═════ GIVEN INFORMATION ═════

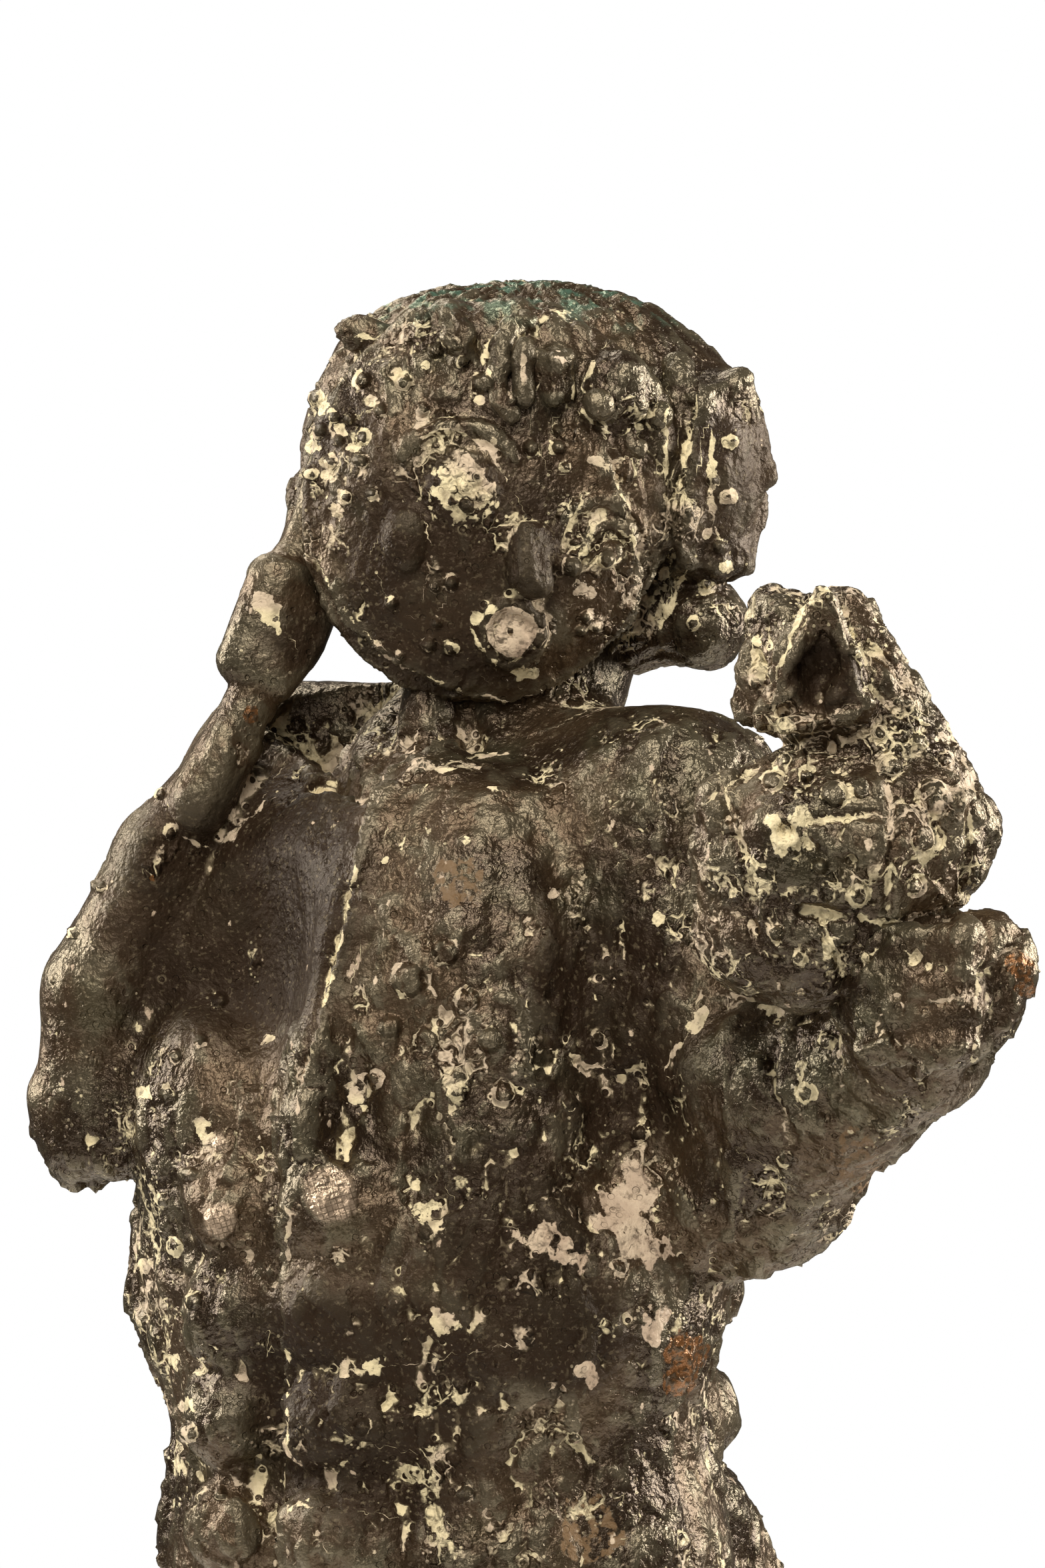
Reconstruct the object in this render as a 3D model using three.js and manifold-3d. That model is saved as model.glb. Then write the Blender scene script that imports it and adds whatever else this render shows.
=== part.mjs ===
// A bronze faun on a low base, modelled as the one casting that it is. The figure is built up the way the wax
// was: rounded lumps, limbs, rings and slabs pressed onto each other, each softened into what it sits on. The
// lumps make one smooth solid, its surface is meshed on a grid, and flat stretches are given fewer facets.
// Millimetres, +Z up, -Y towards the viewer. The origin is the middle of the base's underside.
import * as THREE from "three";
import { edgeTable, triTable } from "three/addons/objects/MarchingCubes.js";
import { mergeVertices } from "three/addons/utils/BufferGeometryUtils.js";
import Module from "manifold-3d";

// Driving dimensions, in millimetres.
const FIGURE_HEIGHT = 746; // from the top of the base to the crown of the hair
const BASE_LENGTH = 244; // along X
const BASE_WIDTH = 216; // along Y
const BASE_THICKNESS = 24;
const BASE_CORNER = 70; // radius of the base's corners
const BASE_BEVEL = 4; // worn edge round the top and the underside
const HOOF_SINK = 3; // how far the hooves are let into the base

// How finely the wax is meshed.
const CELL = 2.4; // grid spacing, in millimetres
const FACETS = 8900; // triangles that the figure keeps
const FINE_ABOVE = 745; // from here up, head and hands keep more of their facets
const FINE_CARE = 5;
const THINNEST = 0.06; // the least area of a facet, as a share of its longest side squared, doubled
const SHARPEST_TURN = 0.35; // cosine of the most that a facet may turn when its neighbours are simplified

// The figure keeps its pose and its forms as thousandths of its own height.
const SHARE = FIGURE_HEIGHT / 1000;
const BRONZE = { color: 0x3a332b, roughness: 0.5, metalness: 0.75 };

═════

REQUIREMENT >> Without changing a word, restate the whole listing.

FULL ANSWER >>
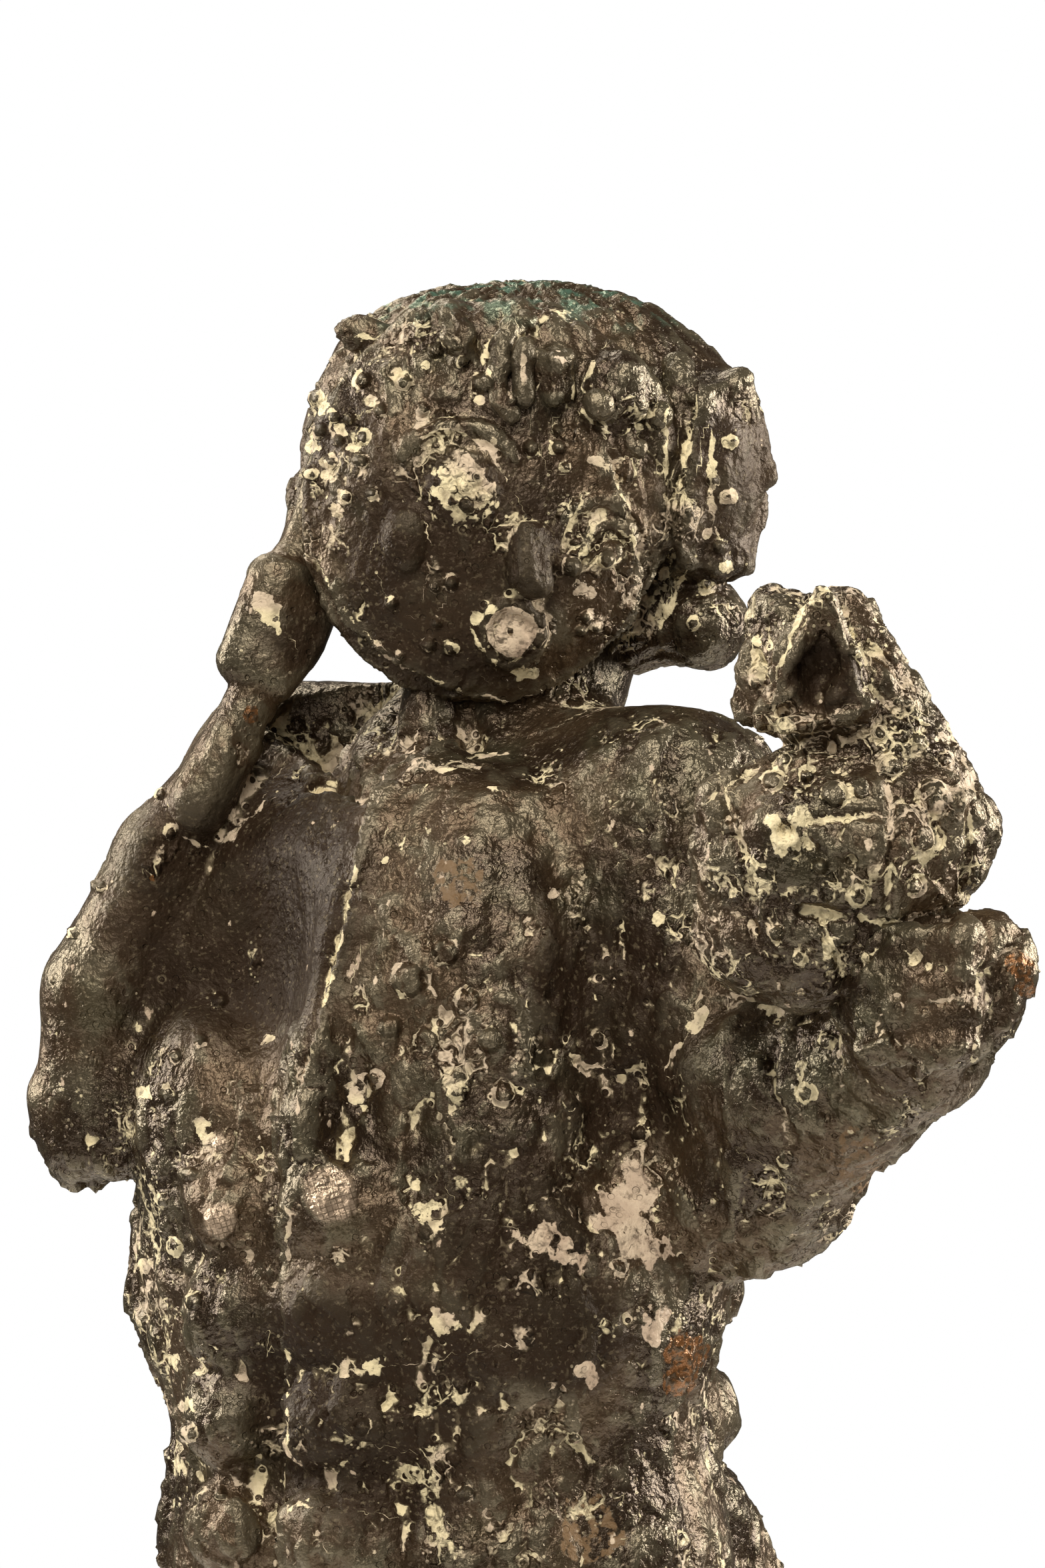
Reconstruct the object in this render as a 3D model using three.js and manifold-3d. That model is saved as model.glb. Then write the Blender scene script that imports it and adds whatever else this render shows.
=== part.mjs ===
// A bronze faun on a low base, modelled as the one casting that it is. The figure is built up the way the wax
// was: rounded lumps, limbs, rings and slabs pressed onto each other, each softened into what it sits on. The
// lumps make one smooth solid, its surface is meshed on a grid, and flat stretches are given fewer facets.
// Millimetres, +Z up, -Y towards the viewer. The origin is the middle of the base's underside.
import * as THREE from "three";
import { edgeTable, triTable } from "three/addons/objects/MarchingCubes.js";
import { mergeVertices } from "three/addons/utils/BufferGeometryUtils.js";
import Module from "manifold-3d";

// Driving dimensions, in millimetres.
const FIGURE_HEIGHT = 746; // from the top of the base to the crown of the hair
const BASE_LENGTH = 244; // along X
const BASE_WIDTH = 216; // along Y
const BASE_THICKNESS = 24;
const BASE_CORNER = 70; // radius of the base's corners
const BASE_BEVEL = 4; // worn edge round the top and the underside
const HOOF_SINK = 3; // how far the hooves are let into the base

// How finely the wax is meshed.
const CELL = 2.4; // grid spacing, in millimetres
const FACETS = 8900; // triangles that the figure keeps
const FINE_ABOVE = 745; // from here up, head and hands keep more of their facets
const FINE_CARE = 5;
const THINNEST = 0.06; // the least area of a facet, as a share of its longest side squared, doubled
const SHARPEST_TURN = 0.35; // cosine of the most that a facet may turn when its neighbours are simplified

// The figure keeps its pose and its forms as thousandths of its own height.
const SHARE = FIGURE_HEIGHT / 1000;
const BRONZE = { color: 0x3a332b, roughness: 0.5, metalness: 0.75 };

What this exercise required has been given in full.